Gifting Homemade Bread
A freshly baked loaf of no-knead bread is one of the most thoughtful and impressive gifts you can give, and it costs almost nothing to produce. Wrap the cooled loaf in a piece of beeswax wrap or a cloth bag tied with twine, perhaps with a small card explaining the bread and suggesting what to serve it with, and you have a gift that feels genuinely personal and made-with-care.
Bread makes a particularly good contribution when you are invited to someone's home for dinner — it is more personal than a bottle of wine, usually unexpected, and universally appreciated. Once you have the recipe memorised, you can mix the dough the night before a dinner party and bake it that morning, arriving with a loaf that is still faintly warm. Few things create a better first impression.

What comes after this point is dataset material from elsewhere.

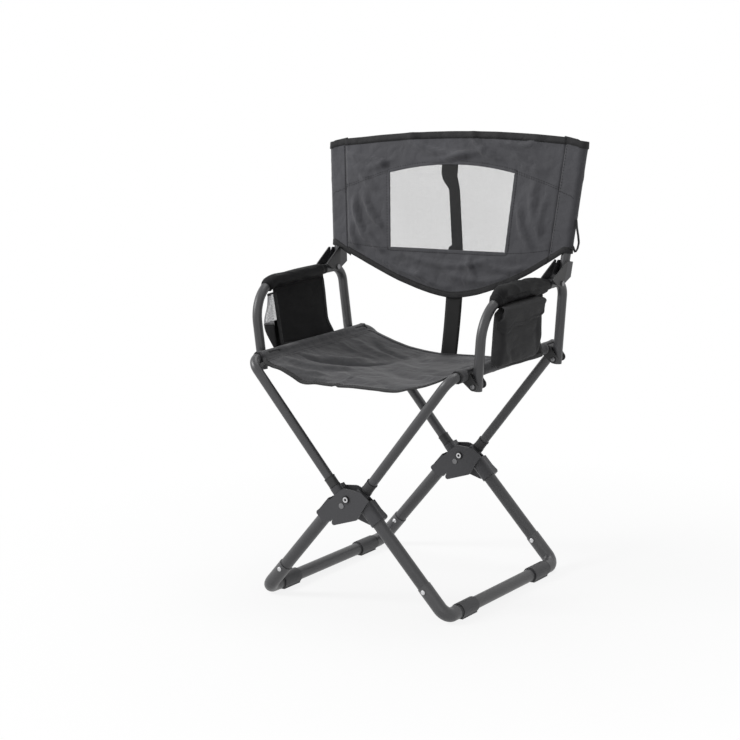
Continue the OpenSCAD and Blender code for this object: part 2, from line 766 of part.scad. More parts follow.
// Back fabric: a sheet in front of the uprights with a sleeve down each of them
module back_panel() {
    color([0.27, 0.27, 0.29]) {
        back_mid() translate([0, back_offset, 0]) prism_y(back_cloth_y, back_cloth_y + cloth_t)
            difference() {
                polygon(concat(back_edge(back_low, -back_belly, 1.6),
                    reversed(back_edge(back_top, back_crown, 2))));
                polygon(window_outline(0));
            }
        for (side = [-1, 1]) back_plane(side) translate([0, back_offset, back_low]) difference() {
            cylinder(r = cloth_ring_r, h = upright_end - back_low);
            translate([0, 0, -EPS]) cylinder(r = cloth_ring_r - cloth_t, h = upright_end);
        }
    }
}

module back_window() {
    color([0.75, 0.75, 0.76, 0.6]) back_mid() translate([0, back_offset, 0])
        prism_y(back_cloth_y, back_cloth_y + cloth_t / 2) polygon(window_outline(cloth_gap));
}

// Webbing strap down the middle of the back, behind the fabric
module back_strap() {
    color([0.08, 0.08, 0.09]) back_mid() translate([-strap_w / 2, strap_y, back_low - back_belly])
        cube([strap_w, strap_t, back_top - back_low + back_belly]);
}

// Lower end of the webbing strap, from the back down to the rear edge of the seat
module seat_strap() {
    drop = back_belly - back_low;
    top_y = hinge_y + strap_y * cos(mid_lean) - drop * sin(mid_lean);
    top_z = arm_pin_z + arm_rise * cos(splay) - drop * cos(mid_lean)
        - (strap_y + strap_t) * sin(mid_lean) - cloth_gap;
    low_z = seat_h - seat_sag * (1 - pow(strap_w / 2 / seat_inner, 2)) + cloth_t + cloth_gap;
    low_y = y_rear - seat_rim - strap_t;
    color([0.08, 0.08, 0.09]) prism_x(-strap_w / 2, strap_w / 2) polygon([
        [low_y, low_z], [low_y + strap_t, low_z], [top_y + strap_t, top_z], [top_y, top_z]
    ]);
}

module side_tag() {
    color([0.06, 0.06, 0.06]) back_plane(1)
        translate([cloth_ring_r + cloth_gap, back_offset - tube_d / 2, tag_at]) cube([strap_t * 2, tube_d * 0.8, tag_len]);
}

// ---- seat ----------------------------------------------------------------------------------

// Centre line of the sagging seat between the sleeves of its rails
function seat_line(half) = [
    for (i = [-SEAT_STEPS : SEAT_STEPS])
        let (u = i / SEAT_STEPS) [u * half, seat_h - seat_sag * (1 - pow(u * half / seat_inner, 2))]
];

module seat_sheet(half, from, to) {
    line = seat_line(half);
    prism_y(from, to) polygon(concat(line, [for (p = reversed(line)) p + [0, cloth_t]]));
}

module seat_sling() {
    sleeve_front = y_front + seat_bend_r - 2;
    color([0.3, 0.3, 0.31]) difference() {
        union() {
            seat_sheet(seat_inner, sleeve_front, -sleeve_front);
            seat_sheet(seat_inner - seat_corner, y_front + seat_rim, y_rear - seat_rim);
            for (side = [-1, 1]) translate([side * seat_span / 2, 0, seat_h])
                bar_y(sleeve_front, -sleeve_front, 2 * cloth_ring_r);
        }
        for (side = [-1, 1]) translate([side * seat_span / 2, 0, seat_h]) {
            bar_y(y_front, y_rear, 2 * (cloth_ring_r - cloth_t));
            for (y = [post_front_y, post_rear_y])
                mirror([side < 0 ? 1 : 0, 0, 0])
                    translate([-tube_d / 2 + clevis_wall / 2, y - bracket_out - cloth_gap, -2 * tube_d])
                        cube([
                            2 * tube_d, 2 * (bracket_out + cloth_gap),
                            2 * tube_d + cloth_ring_r - cloth_t
                        ]);
        }
    }
}

// ---- nodes ---------------------------------------------------------------------------------

seat_tube(-1);  // seat_tube_left
seat_tube(1);  // seat_tube_right
leg_tube(-1, -1);  // leg_front_left
leg_tube(-1, 1);  // leg_rear_left
leg_tube(1, -1);  // leg_front_right
leg_tube(1, 1);  // leg_rear_right
floor_rail(-1);  // floor_rail_left
floor_rail(1);  // floor_rail_right
elbow(-1, -1);  // elbow_front_left
elbow(-1, 1);  // elbow_rear_left
elbow(1, -1);  // elbow_front_right
elbow(1, 1);  // elbow_rear_right
rail_rings(-1);  // rail_rings_left
rail_rings(1);  // rail_rings_right
foot_pads(-1);  // foot_pads_left
foot_pads(1);  // foot_pads_right
leg_rivets(-1);  // leg_rivets_left
leg_rivets(1);  // leg_rivets_right
hub_bracket(-1, false);  // hub_bracket_front_a
hub_bracket(1, false);  // hub_bracket_rear_a
hub_bracket(-1, true);  // hub_bracket_front_b
hub_bracket(1, true);  // hub_bracket_rear_b
main_pivot(-1);  // main_pivot_front
main_pivot(1);  // main_pivot_rear
stop_pins(false);  // stop_pins_a
stop_pins(true);  // stop_pins_b
tube_collars(true);  // tube_collars_left
tube_collars(false);  // tube_collars_right
arm_brackets(-1);  // arm_brackets_left
arm_brackets(1);  // arm_brackets_right
arm_pins(-1);  // arm_pins_left
arm_pins(1);  // arm_pins_right
arm_bushes(-1);  // arm_bushes_left
arm_bushes(1);  // arm_bushes_right
arm_tube(-1);  // arm_tube_left
arm_tube(1);  // arm_tube_right
arm_sleeve(-1);  // arm_sleeve_left
arm_sleeve(1);  // arm_sleeve_right
arm_panel(-1);  // arm_panel_left
arm_panel(1);  // arm_panel_right
net_pocket_left();
side_pocket_right();
pocket_flap_right();
hinge_pin(-1);  // hinge_pin_left
hinge_pin(1);  // hinge_pin_right
back_bracket(-1);  // back_bracket_left
back_bracket(1);  // back_bracket_right
hinge_plates(-1);  // hinge_plates_left
hinge_plates(1);  // hinge_plates_right
upright(-1);  // upright_left
upright(1);  // upright_right
upright_cap(-1);  // upright_cap_left
upright_cap(1);  // upright_cap_right
seat_sling();
back_panel();
back_window();
back_strap();
seat_strap();
side_tag();
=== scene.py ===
"""Folding camp chair: soft goods, finishes, light and camera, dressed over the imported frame."""

import logging
import math
from dataclasses import dataclass, field, replace
from enum import Enum
from typing import Callable, Optional, Sequence, Union

import bpy
from mathutils import Matrix, Vector, noise


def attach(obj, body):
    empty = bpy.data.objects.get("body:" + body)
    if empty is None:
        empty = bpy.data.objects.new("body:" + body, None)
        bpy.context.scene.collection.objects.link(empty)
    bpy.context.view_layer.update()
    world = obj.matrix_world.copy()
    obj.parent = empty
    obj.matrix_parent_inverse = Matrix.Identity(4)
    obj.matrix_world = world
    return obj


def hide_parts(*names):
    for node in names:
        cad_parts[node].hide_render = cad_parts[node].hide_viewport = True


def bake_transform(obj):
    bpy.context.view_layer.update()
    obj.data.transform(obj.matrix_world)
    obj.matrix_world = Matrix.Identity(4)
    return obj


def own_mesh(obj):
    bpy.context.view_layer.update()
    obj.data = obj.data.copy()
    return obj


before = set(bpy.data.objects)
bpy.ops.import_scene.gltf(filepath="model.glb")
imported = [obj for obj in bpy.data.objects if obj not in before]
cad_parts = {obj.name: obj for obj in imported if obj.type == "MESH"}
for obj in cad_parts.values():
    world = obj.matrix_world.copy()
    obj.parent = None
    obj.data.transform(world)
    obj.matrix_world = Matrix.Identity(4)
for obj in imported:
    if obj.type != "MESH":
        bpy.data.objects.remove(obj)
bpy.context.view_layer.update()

log = logging.getLogger("camp_chair")
MM = 0.001
Colour = tuple[float, float, float]
OFF_RAIL = 999.0
SQUARE = ((-1, -1), (1, -1), (1, 1), (-1, 1))


class Side(Enum):
    """Side of the chair, as the sign of its X."""

    LEFT = -1
    RIGHT = 1

    @property
    def word(self) -> str:
        """The word that the frame's node names use for this side."""
        return "left" if self is Side.LEFT else "right"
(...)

Bread baking is, at its core, a practice of patience and presence — two qualities that are in short supply in modern life and that feel genuinely restorative to practise. The twelve-hour wait for the dough to rise, the careful shaping, the anticipation as the smell fills the house, the thirty-minute rest before the first slice: these rhythms ask you to slow down, to pay attention, and to enjoy the process rather than racing to the outcome. In that sense, homemade bread offers something that goes well beyond the loaf itself.
Share your bread. There is something deeply communal about bread that makes it the ideal thing to make for other people. Bring a loaf to a dinner party, leave a loaf on a neighbour's doorstep, send a friend home with half a loaf wrapped in a cloth. The generosity of homemade bread — something made with your own hands from the simplest possible ingredients — is felt immediately and remembered warmly. In a world of purchased gifts and digital gestures, the handmade loaf is something genuinely different. This recipe, simple as it is, gives you the ability to make that gesture whenever you want to, for almost no cost, with a result that will always be received with genuine delight.